As case studies, two among the most important staple crops in the world are selected: winter wheat and grain maize. In the EU28, winter wheat is the most important crop with a cultivated area of more than 24 Mha and 152 Mt. of production, while grain maize is the third most important crop (after barley) with a cultivated area of 9 Mha, and 59 Mt. of production (EUROSTAT 2015, http://ec.europa.eu/eurostat). In this study, MarsMet, AgMERRA and ERA-I daily data are used to feed the crop growth model of CGMS: WOFOST (Boogaard et al., 2014 and references therein). The growth and eventually the yield of wheat and maize are simulated for the entire European region from 1980 to 2010. The reanalysis-driven and the observation-driven simulations share the same standard crop parameters (Boons-Prins et al., 1993; Van Heemst, 1988), soil, and crop sowing calendars settings used in the CGMS. The soil data of the Soil Geographic Database of Europe (v4.0) is used in the CGMS. This soil database contains a list of soil typological units (STUs) described by attributes and grouped into soil mapping units (SMUs). STUs include information about the soil chemo-physical properties such as soil depth (defining the potential rooting depth), wilting point, field capacity, saturation, salinity and alkalinity (Baruth et al., 2006; Lazar and Genovese, 2004). At the grid level, WOFOST simulations are run primarily on each suitable STU of each SMU, then the outputs are aggregated by weighting according to the share of the SMU in the grid cell considered.

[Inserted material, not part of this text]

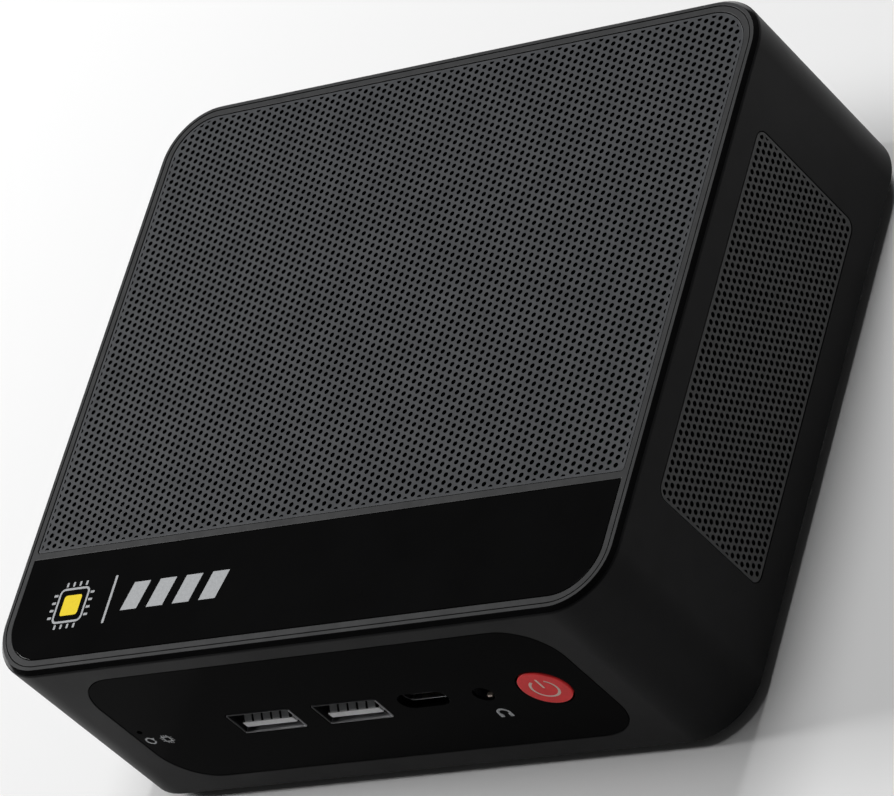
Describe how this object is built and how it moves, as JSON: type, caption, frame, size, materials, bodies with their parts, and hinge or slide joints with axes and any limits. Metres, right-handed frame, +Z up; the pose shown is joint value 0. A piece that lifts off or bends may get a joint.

Here, the two crops are simulated under potential and water limited conditions (van Ittersum et al., 2003). The final yields are then evaluated by using the CGMS aggregation schemes and the Nomenclature of Territorial Units for Statistics (NUTS) classification. The NUTS classification divides the territory of the European Union (EU28) in several levels of spatial aggregation for statistical analysis of socio-economic relevance. At the NUTS3 level (i.e. district), the CGMS aggregation scheme is based on agricultural land; while at the NUTS0 level (i.e. country), it is based on reported yield statistics by the EU28 countries. Two measures are used for the evaluation: Spearman correlation and mean difference, with the significance being assessed by the Welch test.

Furthermore, simulated crop yields are evaluated w.r.t. the EU-28 crop yield statistics recorded by FAO (www.fao.org/faostat) from 1980 to 2010. Since the FAO-time series are in most cases affected by significant trend (mainly caused by technological development, improved agro-management practices, etc.), a detrending procedure based on LOESS (Cleveland and Devlin, 1988) is applied before testing the simulated crop yield series. The same detrending is applied to the simulated yield time series exhibiting significant non-stationarities.

Results and discussion

A comparison of AgMERRA and MarsMet

At the seasonal scale (by using the standard meteorological seasons), AgMERRA reproduces reasonably well mean temperatures w.r.t. MarsMet and significant differences are mainly detected in the Mediterranean region (Fig. S2 in the Supplementary material). As for precipitation cumulated at the seasonal scale, some significant differences can only be observed in mountainous regions (Fig. S3 in the Supplementary material), where weather stations are sparse and have less spatial representativeness. As for the cumulated radiation (from April to July), Fig. 1 shows significant differences detected in southern Spain, Italy, eastern and south-eastern Europe with lower cumulated radiation provided by AgMERRA w.r.t. MarsMet (especially in July).

Supplementary Fig S2

Differences in mean seasonal temperature (K) between MarsMet and AgMERRA. Only statistically significant values (at 95% level) are here represented. Top panel: winter (left) and spring (right). Bottom panel: summer (left) and autumn (right).

Supplementary Fig S3

Differences in total seasonal precipitation (mm) between MarsMet and AgMERRA. As the only statistically significant values (at 95% level) have been identified over mountainous regions, all values are here represented. Top panel: winter (left) and spring (right). Bottom panel: summer (left) and autumn (right).

Fig. 1

Differences in cumulated (from April to July) radiation (%) in MarsMet and AgMERRA. Significant grid-values (at 95% level) are shown according to the colour scale. Grey denotes grid-points with non-significant differences.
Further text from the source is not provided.